When he saw, it is more than enough for me to handle and when he was satisfied, he got down. In a few moments, when I turned to him to talk, he hugged me tight and kept his lips on my chest. I was feeling his warm breath on my chest and his wet lips exploring my chest intermittently.
“I’m sorry!…. for yesterday.“, he said in a soft tone, still covering me in his arms. I also covered him between my arm and chest. It was a token of my acceptance.
“Have you ever given it a serious thought… where are we heading to? What is our future?… I mean… you know I am not even comfortable with sexual advances between us and typically may never be comfortable with anal sex specifically. Do you think we can still maintain a healthy and happy relationship between us? What are your plans for our future… I mean, what will happen when I have to go back after 10 months to finish my studies and then probably we need to get separated for ever as we don’t know where our jobs will lead us to?“, I asked him. His kissing sequence paused when I started my chain of questions, but he was still hugging me in same pose.
He did not say a word. I wanted to get more of my queries answered and assurance. I asked him again, “I had already told you in the very beginning that I don’t like you the way you like me. I agree, that probably is not completely true now, but I still don’t feel the same way all the time. Specially, I am not sure if we will be able to satisfy each other sexually. It will not be acceptable to me if anyone of us has to look outside for our sexual needs. And then, on top of that, I am still not sure of my sexual orientation yet. I don’t know if I will be able to maintain that level of commitment in our relationship.“
When I finished, I just felt one more time his lips on my chest. There was still no answer to my queries. His lips were sticking to my chest at same point yet. Slowly, he moved his lips away, and I heard his soft voice reflecting from my chest. “I am very clear on my mind what I want. I just want you, dear. I have confirmed you many times, it is my feeling for you. You have no obligations to me.“, He said.
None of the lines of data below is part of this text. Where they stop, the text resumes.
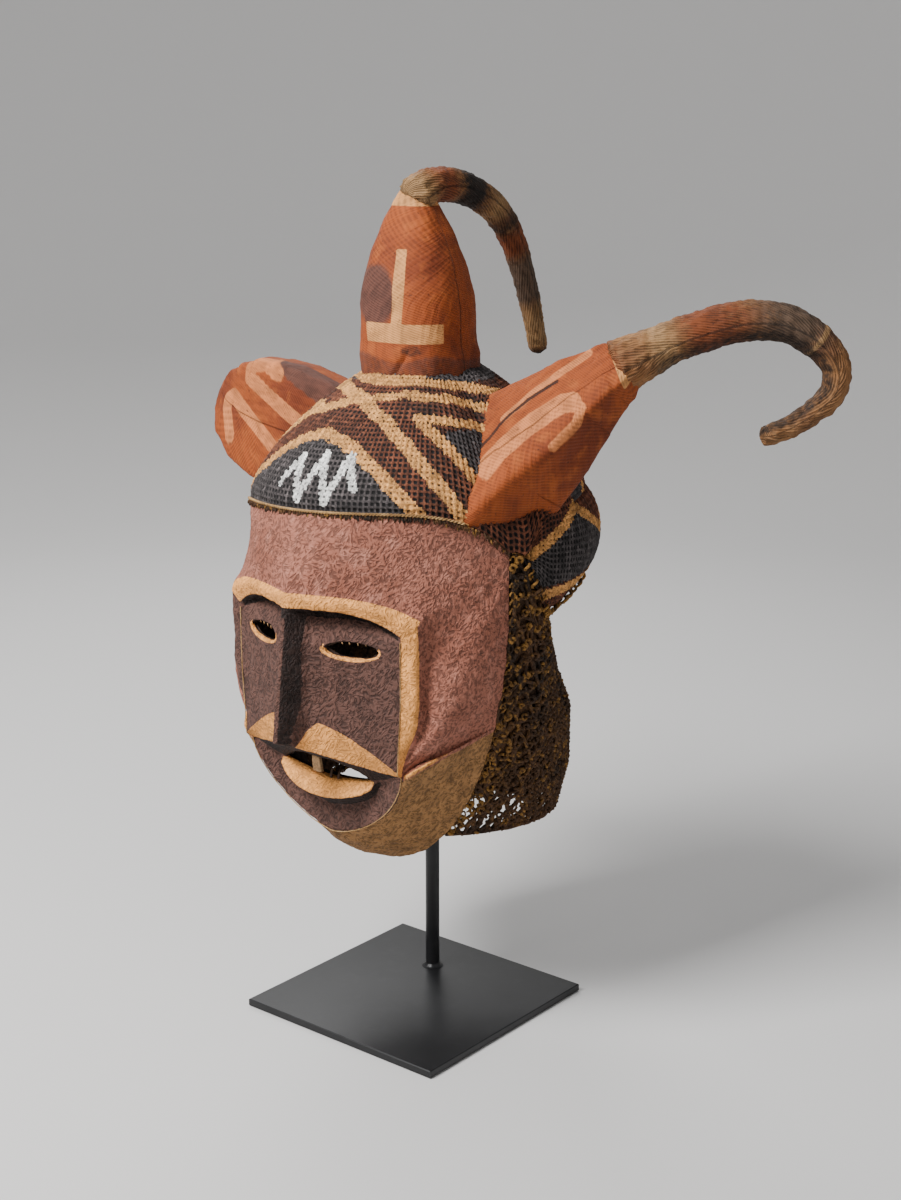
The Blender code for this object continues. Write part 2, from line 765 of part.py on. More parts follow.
def tube(path, radii, side, section, count):
    """Rings of the given section along a path, with side as its level axis."""
    rings = []
    for centre, way, (wide, high) in zip(path, frames(path), radii):
        level = (side - way * side.dot(way)).normalized()
        up = level.cross(way).normalized()
        if not rings:
            turned = -1.0 if up.z < 0.0 else 1.0
        up *= turned
        ring = []
        for k in range(count):
            angle = 360.0 * k / count
            reach = section(angle)
            turn = math.radians(angle)
            ring.append(centre + level * (wide * reach * math.cos(turn))
                        + up * (high * reach * math.sin(turn)))
        rings.append(ring)
    return rings


def swollen(rings):
    """The rings pushed out by the gap all round and past both ends."""
    centres = [sum(ring, Vector()) / len(ring) for ring in rings]
    grown = []
    for k, (ring, centre, way) in enumerate(zip(rings, centres, frames(centres))):
        past = way * GAP * ((k == len(rings) - 1) - (k == 0))
        grown.append([point + (point - centre).normalized() * 1.5 * GAP + past for point in ring])
    return grown


def round_section(_angle):
    return 1.0


def top_lobe(cutter):
    """The tall bullet-shaped lobe on the crown."""
    low = around(0.0, 0.0, 378.0)
    foot = at(0.0, 10.0, 398.0)
    top = foot.z + TOP_LOBE_HEIGHT
    straight = foot.z + 0.36 * TOP_LOBE_HEIGHT
    levels = [low.z, foot.z] + [mix(foot.z, straight, k / 3) for k in (1, 2, 3)]
    levels += [mix(straight, top, s) for s in (0.25, 0.45, 0.62, 0.76, 0.87, 0.94)]
    rings = []
    for z in levels:
        taper = max((z - straight) / (top - straight), 0.0)
        lean = TOP_LOBE_RADIUS * (0.06 + 0.10 * (z - foot.z) / (top - foot.z))
        reach = TOP_LOBE_RADIUS * (1.0 - taper ** 1.4) ** (1 / 1.4)
        belly = 1.0 + 0.05 * math.sin(math.pi * min(max((z - foot.z) / (straight - foot.z), 0), 1))
        ring = []
        for k in range(24):
            turn = math.tau * k / 24
            squared = (abs(math.cos(turn)) ** 2.5 + abs(math.sin(turn)) ** 2.5) ** (-1 / 2.5)
            ring.append(Vector((foot.x - lean + reach * squared * math.cos(turn),
                                foot.y + 0.92 * belly * reach * squared * math.sin(turn), z)))
        rings.append(ring)
    cut(add_object("lobe_top", *loft(rings), "lobe_cloth"), cutter)
    return add_object("lobe_top_cutter", *loft(swollen(rings)), "lobe_cloth")


TOP_HORN_PATH = ((24.0, 541.0), (0.0, 546.0), (-28.0, 545.0), (-55.0, 538.0), (-80.0, 526.5),
                 (-99.0, 510.0), (-113.0, 489.5), (-123.5, 468.0), (-134.5, 441.0),
                 (-143.5, 412.0), (-147.5, 399.0))


def top_horn(cutter):
    """The horn that curls back from the top lobe's tip, in the mask's middle."""
    tip = CHIN_HEIGHT + 398.0 * MM + TOP_LOBE_HEIGHT
    lift = tip - (CHIN_HEIGHT + 552.0 * MM)
    points = [at(0.0, forward, height) + Vector((0, 0, lift)) for forward, height in TOP_HORN_PATH[1:]]
    path = curve(points, 22)
    radii = []
    for k in range(len(path)):
        share = k / (len(path) - 1)
        radius = TOP_HORN_RADIUS * mix(1.0, 0.50, share) * (1.0 - 0.45 * smooth((share - 0.93) / 0.07))
        radii.append((radius, radius))
    rings = tube(path, radii, Vector((1, 0, 0)), round_section, 12)
    cut(add_object("horn_top", *loft(rings), "horn_cloth"), cutter)


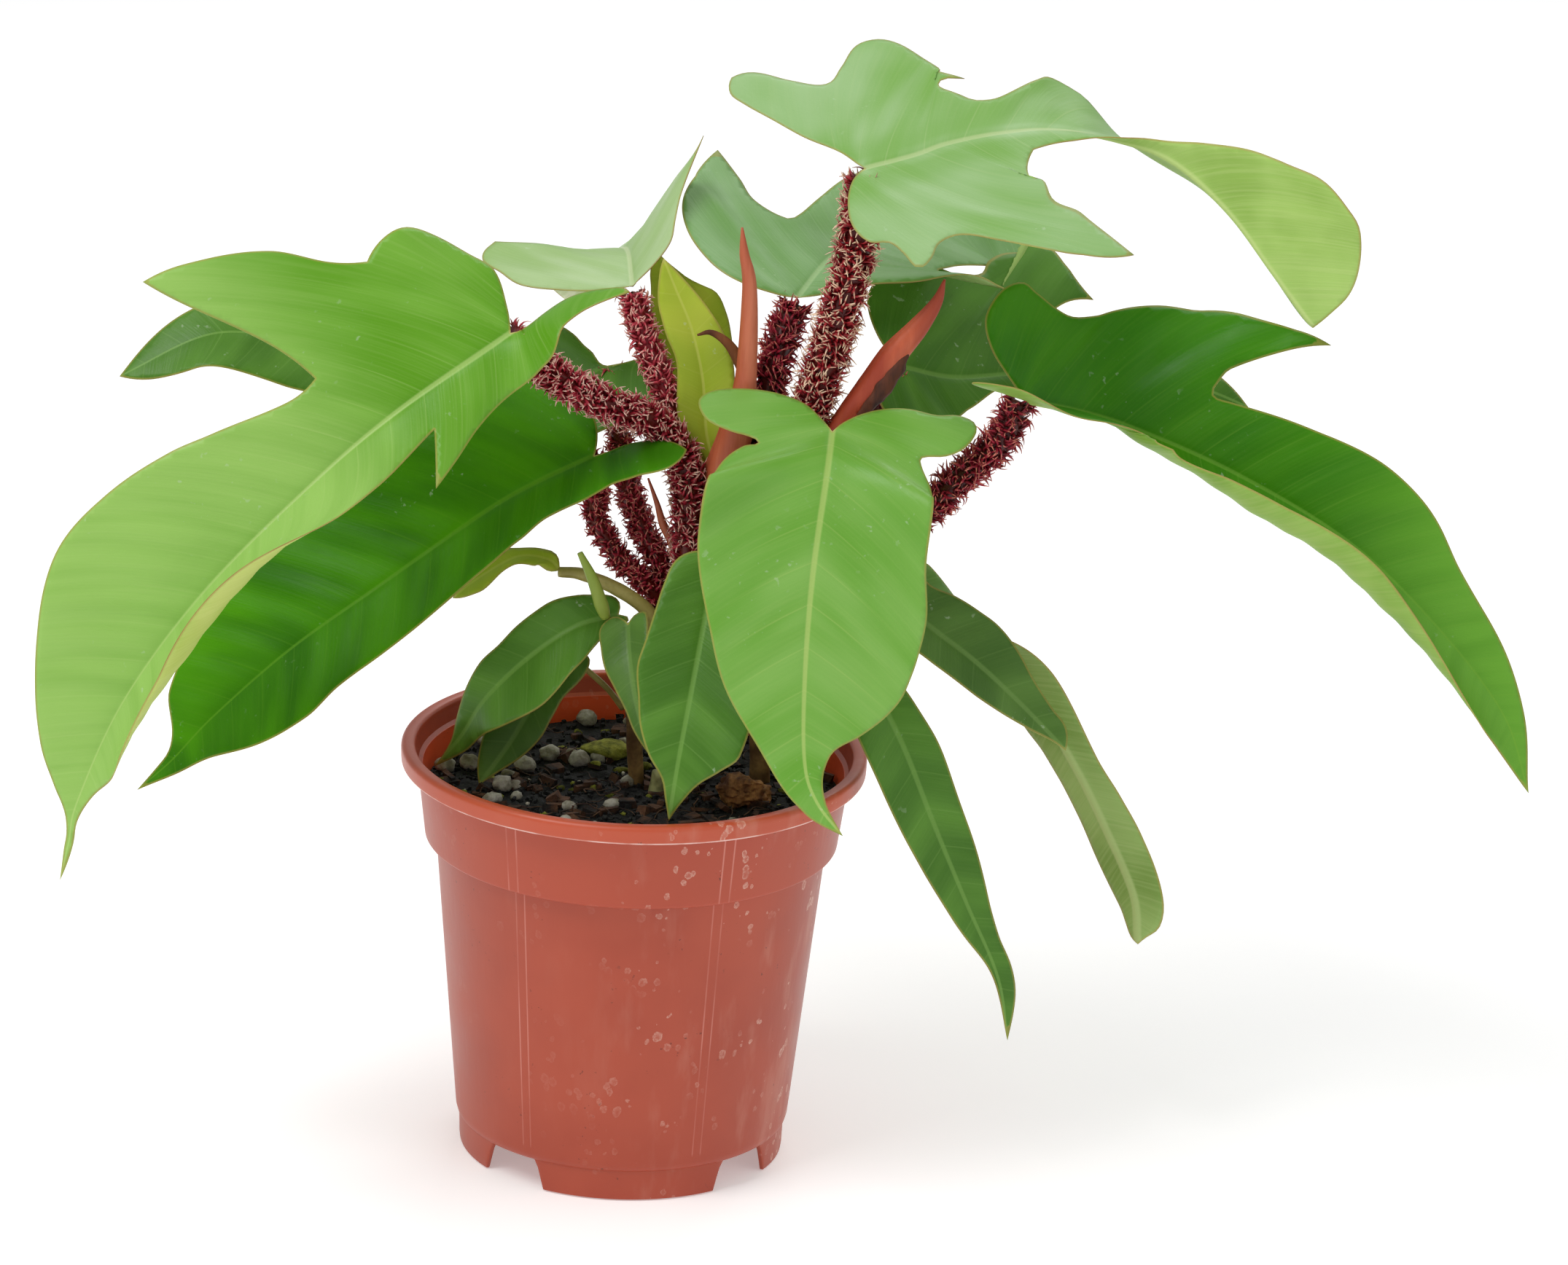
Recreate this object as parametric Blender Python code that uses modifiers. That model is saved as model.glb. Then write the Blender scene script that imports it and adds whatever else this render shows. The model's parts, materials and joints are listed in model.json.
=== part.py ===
"""Potted philodendron: red-bristled petioles, lobed and entire blades, in a plastic nursery pot.

World frame: metres, +Z up, z = 0 at the feet of the pot, front of the plant towards -Y.
The plant is laid out in millimetres (x right, y back, z up) around the axis of a pot 140 mm
wide and 127 mm tall, then fitted to the real pot by place().
"""
import math

import bmesh
import bpy
import numpy as np
from mathutils import Vector
from mathutils.geometry import delaunay_2d_cdt

NAME = "potted_philodendron"
MM = 0.001

# Pot
POT_RIM_DIAMETER = 0.140
POT_HEIGHT = 0.127
POT_BASE_RATIO = 0.703        # foot ring diameter / rim diameter
LIP_WIDTH = 0.004             # flat top of the rolled lip
LIP_HEIGHT = 0.0056
LIP_OVERHANG = 0.005          # lip beyond the band under it
BAND_HEIGHT = 0.0230          # straight band between lip and step
BAND_TAPER = 0.0028
STEP_WIDTH = 0.0034           # step from the band in to the body
WALL = 0.0014
FOOT_HEIGHT = 0.0100
NOTCH_HEIGHT = 0.0094
FLOOR_THICKNESS = 0.0016
DRAIN_HOLE_DIAMETER = 0.008
DRAIN_HOLES = 6
FEET = 4
FEET_TURN = 5.2               # degrees, turn of the feet about the pot's axis
NOTCH_ANGLE = 13.6            # degrees, half the notch at the floor
SOIL_BELOW_RIM = 0.014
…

He continued after a small pause, “Did I ever demand anything from you or put any restrictions on you? I know what I want and what I am doing. It is altogether a different story whether or not it is in my fate. You are not involved in it. You are free always to enjoy your life the way you want it or your parents want you to do. I am happy in seeing you happy. I assure you I won’t ever bother you in that case.“
There was a silence between us for a while. After some time, he kissed once again on my chest and came even closer to me and hugged me tightly and said, “Now, free your mind of all tensions, and relax. I will do as you want me to do. Have I ever done anything that might hurt you or go totally against your will? I have always respected your will and your preferences over and above my needs and satisfaction. That’s why I could not proceed further last night even though I was sexually aroused, super horny and needed much more to satisfy my sexual needs. You can understand you are much more important for me than any other thing. It only needs a discharge and a hole..that can be done in grip of my hands too. There are other ways around to satisfy my sexual needs with in my limits but there is no way to see you unhappy. It hurts to me, but it is not your fault either. You still could not understand my love for you. I can never imagine anyone except you in my life.“
“Now, let us sleep, if you please allow me Sire ! we have to get up early in morning.“, he said and hugged me tightly once again. I could feel his chuckle and grinning smile with his lips once again touching my chest.